BON VOYAGE The latest from French filmmaker Jean-Paul Rappeneau (Cyrano de Bergerac) takes place during World War II, but don't expect a downer along the lines of The Pianist: A sighting of Maurice Chevalier among its numerous characters would be more in line than an appearance by Oskar Schindler. Bon Voyage possesses the elan and sophistication of those vintage all-star opuses like Grand Hotel, though its spirit clearly rests with Casablanca, another movie in which the problems of three little people don't amount to a hill of -- well, you know the routine. Eternally youthful Isabelle Adjani, who clearly must have her own Dorian Gray-styled portrait hanging in her attic (she's 48 and looks anything but), receives top billing as a spoiled movie star able to use her feminine wiles to ensnare any man, yet she's merely one of the many characters flitting about in this story that takes place just as the Nazis are preparing to march into Paris. The largest role goes to appealing Gregori Derangere, cast as a congenial writer who finds himself implicated in a murder committed by the actress, aiding an elderly scientist (Jean-Marc Stehle) and his shapely assistant (Virginie Ledoyen) smuggle contraband material to England, mixing it up with a waffling government official (Gerard Depardieu) and a secretive journalist (Peter Coyote), and somehow still finding time to write his novel. It's all about as believable as those comic shorts in which The Three Stooges smacked around Adolph Hitler -- and no less entertaining.

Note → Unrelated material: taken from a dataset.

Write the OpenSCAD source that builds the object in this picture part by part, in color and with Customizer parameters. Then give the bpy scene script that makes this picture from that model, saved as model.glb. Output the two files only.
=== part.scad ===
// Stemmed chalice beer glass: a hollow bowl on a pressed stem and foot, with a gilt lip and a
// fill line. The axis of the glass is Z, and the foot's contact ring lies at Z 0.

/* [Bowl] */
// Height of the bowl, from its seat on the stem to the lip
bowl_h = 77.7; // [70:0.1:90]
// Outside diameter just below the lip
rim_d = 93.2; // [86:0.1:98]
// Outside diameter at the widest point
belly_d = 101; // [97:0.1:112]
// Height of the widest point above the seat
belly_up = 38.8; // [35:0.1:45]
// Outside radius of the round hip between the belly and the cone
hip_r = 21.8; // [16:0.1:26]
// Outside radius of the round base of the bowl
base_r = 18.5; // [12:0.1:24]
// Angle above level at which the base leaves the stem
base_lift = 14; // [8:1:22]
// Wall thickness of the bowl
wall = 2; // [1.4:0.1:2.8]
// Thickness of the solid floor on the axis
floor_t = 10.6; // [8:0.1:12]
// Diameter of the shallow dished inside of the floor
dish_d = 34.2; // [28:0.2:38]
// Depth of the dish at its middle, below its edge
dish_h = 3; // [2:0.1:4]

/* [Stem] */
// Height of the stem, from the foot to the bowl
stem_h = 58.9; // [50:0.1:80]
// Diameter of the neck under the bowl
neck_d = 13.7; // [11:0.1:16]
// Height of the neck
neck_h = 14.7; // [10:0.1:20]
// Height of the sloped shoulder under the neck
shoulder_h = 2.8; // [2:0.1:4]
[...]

YOUNG ADAM Whereas most movies sporting a surly protagonist allow him to soften over the course of the story, this adaptation of Alexander Trocchi's novel reverses the flow by providing us with a blank slate and blackening him over the duration of its running time. It's an interesting turnaround of expectations, even if the end result resembles an unfinished sketch. Under the auspices of writer-director David Mackenzie, the plot feels like Polanski's Knife In the Water as told by Ken Loach or Lynne Ramsay, a grubby tale of working-class disillusionment enacted by the three empty souls aboard a cramped sea vessel. Joe (Ewan McGregor) is the young drifter who takes a job aboard the barge owned by Les (Peter Mullan) and Ella (Tilda Swinton); when he isn't busy bonking the haggardly Ella behind her impotent husband's back, he's reflecting on the death (murder? suicide? accident?) of his former flame (Emily Mortimer), a woman who made the mistake of trying to get too close. The sight of McGregor's fleshy lightsaber is obviously what frightened Jack Valenti into slapping this with an NC-17, but unlike the similarly rated The Dreamers, in which the sex was employed as a titillating mind game among the intelligentsia, here it's more akin to the rutting of wild beasts, an instinctive ritual among lower primates. The movie's bleak outlook is gripping to a point, but it never amounts to much more than surface grot. 1/2

CURRENT RELEASES

THE ALAMO Forget The Alamo... again. John Wayne's 1960 take on the historic battle of 1836 was fairly useless as history and barely involving as entertain-ment, but it at least had the benefit of a sterling cast and a marvelous Dimitri Tiomkin score. This version can't even match those modest achievements -- it's the equivalent of one long drone from a stiff Social Studies teacher who can scarcely be bothered to add any sort of relevancy to the topic. Even with his charisma kept in check, Billy Bob Thornton still fares best as Davy Crockett. The other leads -- Dennis Quaid as Sam Houston, Patrick Wilson as William Travis and especially Jason Patric as Jim Bowie -- resemble waxworks at a history museum; if the characters they're portraying had been this boring, they simply could have lulled the Mexican army to sleep. 1/2

BUFFALO SOLDIERS The Reagans wasn't the only recent film to largely vanish from plain sight because of fears it would anger our Republican friends in charge: Buffalo Soldiers was barely released before being booted to Videoland. (It reaches town via the Charlotte Film Society.) Its crime? It dares to show the military in a less-than-flattering light, as an institution in which some of its officers are incompetent or psychotic and many of its foot soldiers corrupt and drug-addled. While no M*A*S*H, it's still a sharply scripted seriocomedy in which an opportunistic GI (Joaquin Phoenix), running illegal operations under the nose of his inept commander (Ed Harris) right before the end of the Cold War, runs afoul of a hard-nosed officer (Scott Glenn) and escalates the antagonism by dating his daughter (Anna Paquin).

ENVY Simply put, Envy is a steaming pile of celluloid crap. The excrement reference is appropriate, since the plot centers on a loudmouth (Jack Black) who invents the Vapoorizer, a spray that makes dog doo disappear into thin air; his creation makes him rich, which in turn makes his best friend (Ben Stiller) insanely jealous. Barry Levinson, an accomplished director whose bombs are now starting to outnumber his hits, can do absolutely nothing with newcomer Steve Adams' perfectly dreadful script. It really says something when a movie manages to snag the services of both Stiller and Black and then squanders their talents by forcing them to play unlikable, uninteresting characters who come across as irritating rather than amusing. The sooner they Vapoorize this movie from their resumes, the better off we'll all be.